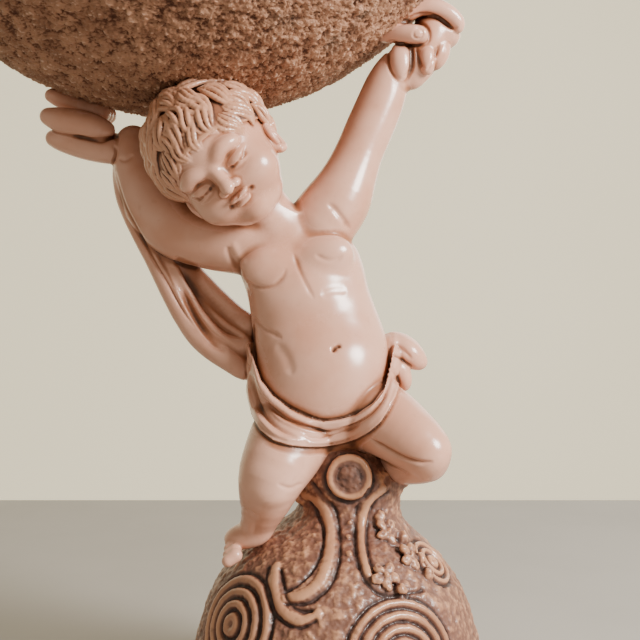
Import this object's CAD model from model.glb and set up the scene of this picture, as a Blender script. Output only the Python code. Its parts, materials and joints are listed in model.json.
"""Looks of a bubbling table fountain: a cast resin cherub, its bowl, mound and tub, and the water parts."""

import json
import math

import bpy
import numpy as np
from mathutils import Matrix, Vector, noise
from mathutils.kdtree import KDTree


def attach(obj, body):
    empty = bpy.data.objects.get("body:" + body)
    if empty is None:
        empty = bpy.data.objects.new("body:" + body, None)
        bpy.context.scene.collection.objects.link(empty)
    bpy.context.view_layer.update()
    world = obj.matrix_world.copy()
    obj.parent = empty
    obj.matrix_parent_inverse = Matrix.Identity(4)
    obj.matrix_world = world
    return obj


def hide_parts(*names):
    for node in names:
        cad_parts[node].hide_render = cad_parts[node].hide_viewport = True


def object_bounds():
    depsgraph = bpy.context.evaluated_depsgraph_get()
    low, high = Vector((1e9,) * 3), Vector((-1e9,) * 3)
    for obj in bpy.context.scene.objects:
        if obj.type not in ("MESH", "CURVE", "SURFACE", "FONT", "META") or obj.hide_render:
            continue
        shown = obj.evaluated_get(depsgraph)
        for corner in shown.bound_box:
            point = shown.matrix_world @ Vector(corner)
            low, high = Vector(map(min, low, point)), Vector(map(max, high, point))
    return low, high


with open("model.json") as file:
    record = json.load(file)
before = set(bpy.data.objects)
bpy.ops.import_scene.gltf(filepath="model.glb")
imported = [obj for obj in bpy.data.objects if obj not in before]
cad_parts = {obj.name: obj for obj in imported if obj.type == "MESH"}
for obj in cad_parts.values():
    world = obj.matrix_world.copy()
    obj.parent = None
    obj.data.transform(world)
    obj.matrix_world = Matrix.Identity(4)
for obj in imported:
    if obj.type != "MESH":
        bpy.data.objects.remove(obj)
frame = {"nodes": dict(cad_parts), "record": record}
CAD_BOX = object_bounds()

MM = 0.001
TOP_BODY = "fountain_top"

# Places shared by several pieces, in millimetres.
BOWL_C, BOWL_R, BOWL_WALL, RIM_ANGLE = (-95, 0, 566), 203.0, 7.0, 54.5
FITTING = (-74, -18)
SEAT_R, SEAT_Z = 20.0, 374.0
MEDALLION = (6.5, -33, 148)
HEAD = np.array([-67.0, -28.0, 330.0])


# --- modelling in clay ------------------------------------------------------------------------------
def soft_min(a, b, blend):
    """The lesser of two distances, with the corner between them filled over the blend width."""
    if blend == 0:
        return np.minimum(a, b)
    share = np.clip(0.5 + 0.5 * (b - a) / blend, 0, 1)
    return b + (a - b) * share - blend * share * (1 - share)


CORNERS = [(i, j, k) for i in (0, 1) for j in (0, 1) for k in (0, 1)]


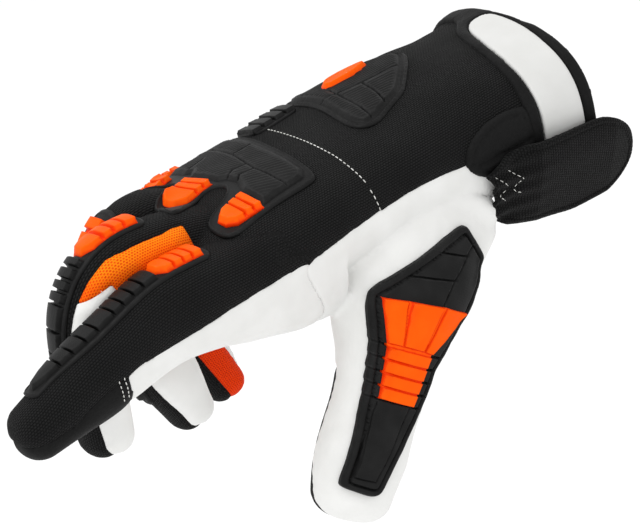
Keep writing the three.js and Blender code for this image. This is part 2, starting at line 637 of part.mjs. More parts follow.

------------------------------

■ Your goal ■
Write out every entry verbatim.

■ Response to the task ■
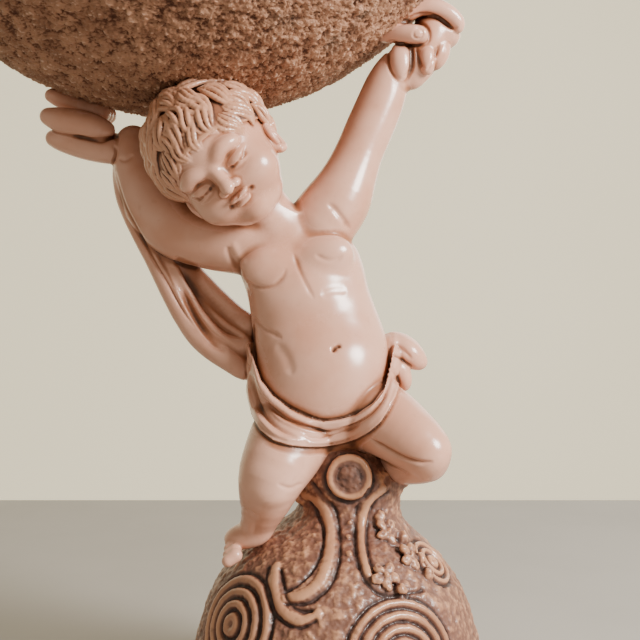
Import this object's CAD model from model.glb and set up the scene of this picture, as a Blender script. Output only the Python code. Its parts, materials and joints are listed in model.json.
"""Looks of a bubbling table fountain: a cast resin cherub, its bowl, mound and tub, and the water parts."""

import json
import math

import bpy
import numpy as np
from mathutils import Matrix, Vector, noise
from mathutils.kdtree import KDTree


def attach(obj, body):
    empty = bpy.data.objects.get("body:" + body)
    if empty is None:
        empty = bpy.data.objects.new("body:" + body, None)
        bpy.context.scene.collection.objects.link(empty)
    bpy.context.view_layer.update()
    world = obj.matrix_world.copy()
    obj.parent = empty
    obj.matrix_parent_inverse = Matrix.Identity(4)
    obj.matrix_world = world
    return obj


def hide_parts(*names):
    for node in names:
        cad_parts[node].hide_render = cad_parts[node].hide_viewport = True


def object_bounds():
    depsgraph = bpy.context.evaluated_depsgraph_get()
    low, high = Vector((1e9,) * 3), Vector((-1e9,) * 3)
    for obj in bpy.context.scene.objects:
        if obj.type not in ("MESH", "CURVE", "SURFACE", "FONT", "META") or obj.hide_render:
            continue
        shown = obj.evaluated_get(depsgraph)
        for corner in shown.bound_box:
            point = shown.matrix_world @ Vector(corner)
            low, high = Vector(map(min, low, point)), Vector(map(max, high, point))
    return low, high


with open("model.json") as file:
    record = json.load(file)
before = set(bpy.data.objects)
bpy.ops.import_scene.gltf(filepath="model.glb")
imported = [obj for obj in bpy.data.objects if obj not in before]
cad_parts = {obj.name: obj for obj in imported if obj.type == "MESH"}
for obj in cad_parts.values():
    world = obj.matrix_world.copy()
    obj.parent = None
    obj.data.transform(world)
    obj.matrix_world = Matrix.Identity(4)
for obj in imported:
    if obj.type != "MESH":
        bpy.data.objects.remove(obj)
frame = {"nodes": dict(cad_parts), "record": record}
CAD_BOX = object_bounds()

MM = 0.001
TOP_BODY = "fountain_top"

# Places shared by several pieces, in millimetres.
BOWL_C, BOWL_R, BOWL_WALL, RIM_ANGLE = (-95, 0, 566), 203.0, 7.0, 54.5
FITTING = (-74, -18)
SEAT_R, SEAT_Z = 20.0, 374.0
MEDALLION = (6.5, -33, 148)
HEAD = np.array([-67.0, -28.0, 330.0])


# --- modelling in clay ------------------------------------------------------------------------------
def soft_min(a, b, blend):
    """The lesser of two distances, with the corner between them filled over the blend width."""
    if blend == 0:
        return np.minimum(a, b)
    share = np.clip(0.5 + 0.5 * (b - a) / blend, 0, 1)
    return b + (a - b) * share - blend * share * (1 - share)


CORNERS = [(i, j, k) for i in (0, 1) for j in (0, 1) for k in (0, 1)]


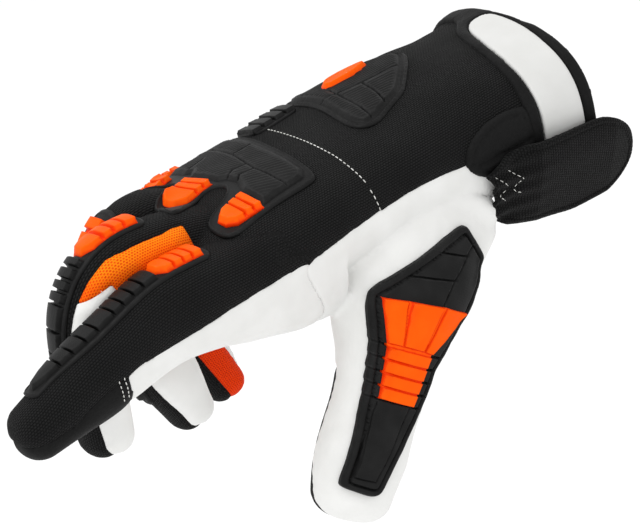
Keep writing the three.js and Blender code for this image. This is part 2, starting at line 637 of part.mjs. More parts follow.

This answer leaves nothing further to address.